The “random” urine test that could save your life
If you’ve been reading Nutrition & Healing for a few years, you probably remember seeing at least a few references to the 2/16 ratio test. According to nearly 20 years of research, 2-hydroxyestrogens are “good” while 16-hydroxyestrogens are “bad” and promote cancer growth.
Testing the 2/16 ratio can be done separately or along with the EQ. If you opt to have it done separately, you don’t need to collect 24 hours’ worth of urine-you’ll only need to send in one random specimen. But, like the EQ test, if you’re pre-menopausal, try to collect the urine specimen during days 19 to 23 of your 28-day cycle, and be sure to note the cycle day and time, in case you need to take a repeat test or two. When you’ve collected your sample, just mail it back to the lab.
Eat your way to a breast cancer-free future
You definitely want more “good” (2) estrogen than “bad” (16) estrogen-substantially more if possible. So when you get your results, check the proportion of these two substances: Any ratio below 1.0 is unfavorable. Although there’s no consensus on an ideal ratio number, I recommend 2.0 or greater if possible.

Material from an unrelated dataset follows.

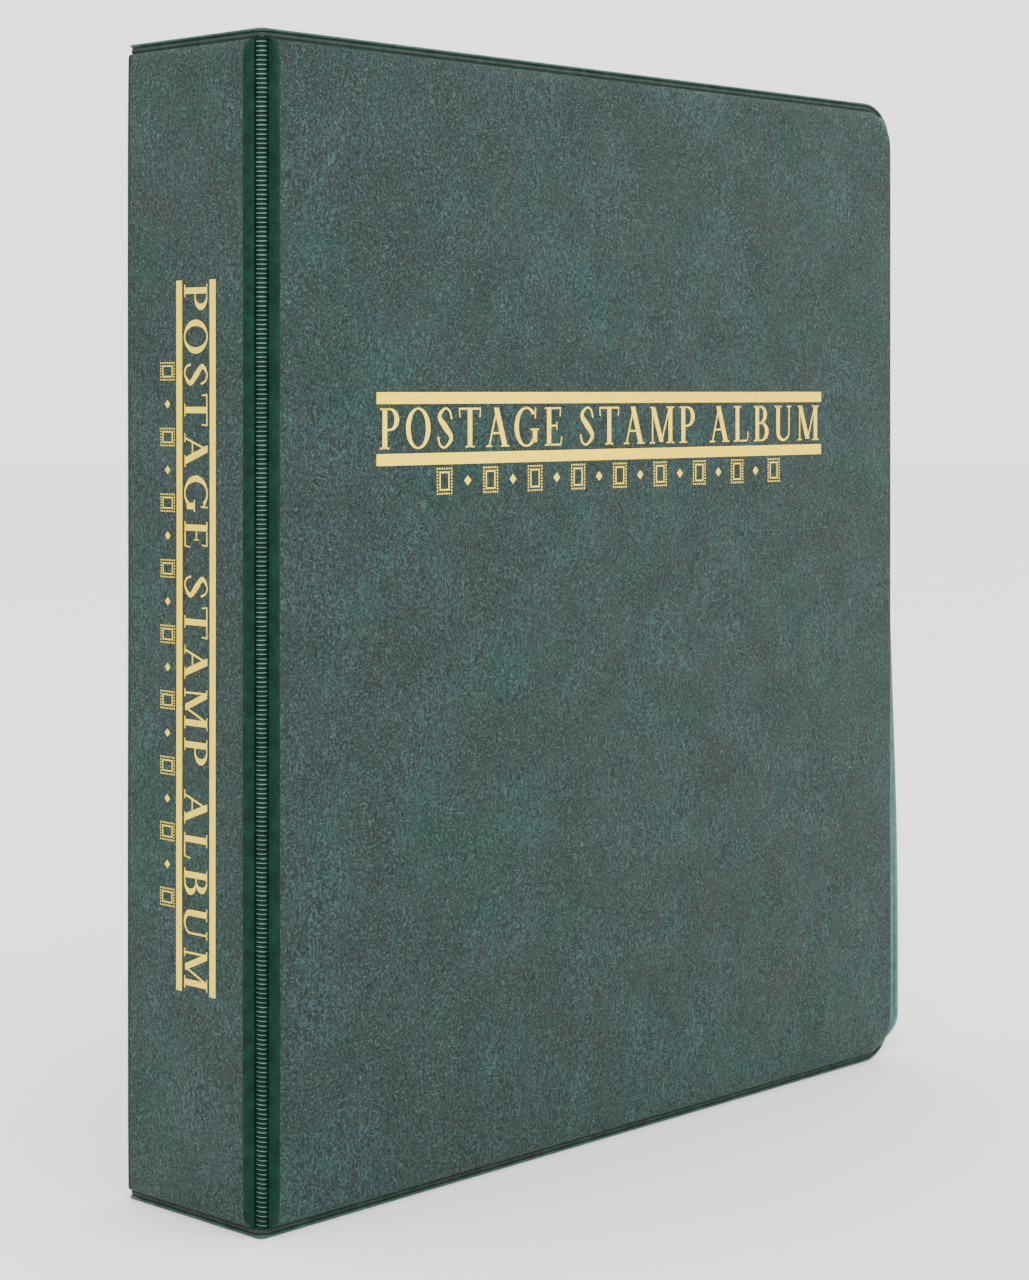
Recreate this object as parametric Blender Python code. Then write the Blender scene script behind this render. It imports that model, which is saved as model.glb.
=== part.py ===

If your 2/16 ratio is less than 1.0, there’s a good chance you’ll be able to boost it just by eating a few specific foods. Start with Brassica (or mustard family) vegetables. These include cabbage, broccoli, cauliflower, bok choy, Brussels sprouts and many others. You can also eat freshly ground flaxseed, 1 tablespoonful daily. And even though there’s been a great deal of controversy surrounding it, in this case, incorporating soy products (tofu, tempeh, soy milk, etc.) into your diet is a good option for boosting 2/16 ratios. A little goes a long way though, and two or three servings a week is plenty. You also don’t need to go overboard with Brassica vegetables. I know it seems odd for me to be warning you not to eat too many vegetables, but it is possible for Brassicas to cause suppressed thyroid function and even goiter if you eat a lot of them on a daily basis. Three to four servings a week is a good general range.
You might find that you only need to incorporate one of these foods into your diet to raise your 2/16 ratio, but sometimes it takes two or even all three to make a big difference. In a lot of cases, just eating these foods will bring a low 2/16 ratio to 1.0 or above in just four to six weeks without any other specific supplementation. But if you find you’re still not getting sufficient improvement, you can also take di-indolylmethane (DIM) supplements to boost it even further. DIM is actually a substance found in Brassica vegetables, but it’s also available in most health food stores in supplement form. If you need some extra help, take 60 milligrams three times daily, and check your 2/16 ratio again in another four to six weeks.
Start today to make sure you’re cancer-free tomorrow
So, you see, there’s no reason to just wait and hope that you’re not that one woman in eight who gets breast cancer. The 2/16 ratio and the EQ provide two easy ways to estimate your own risk of breast, uterine, and other estrogen-related cancers.
For more information on these tests, contact a physician-member of ACAM or ICIM, or Meridian Valley Laboratory (see the “Resources” section on page 8 for details). Meridian Valley is actually located in Washington state where, by law, individuals can order their own lab tests. I am affiliated with Meridian Valley Lab; in fact, I’m the one who insisted they start testing the EQ and the 2/16 ratio so I could make these valuable cancer risk factor tests available to all of my patients.
If your risk factor calculations are unfavorable, or even if they’re just OK, there are things you can do yourself-starting today-to lessen your breast cancer risk. Cancer is a frightening thing, but don’t let that fear paralyze you: Do something about it-and pass the information along to your daughters and granddaughters, too!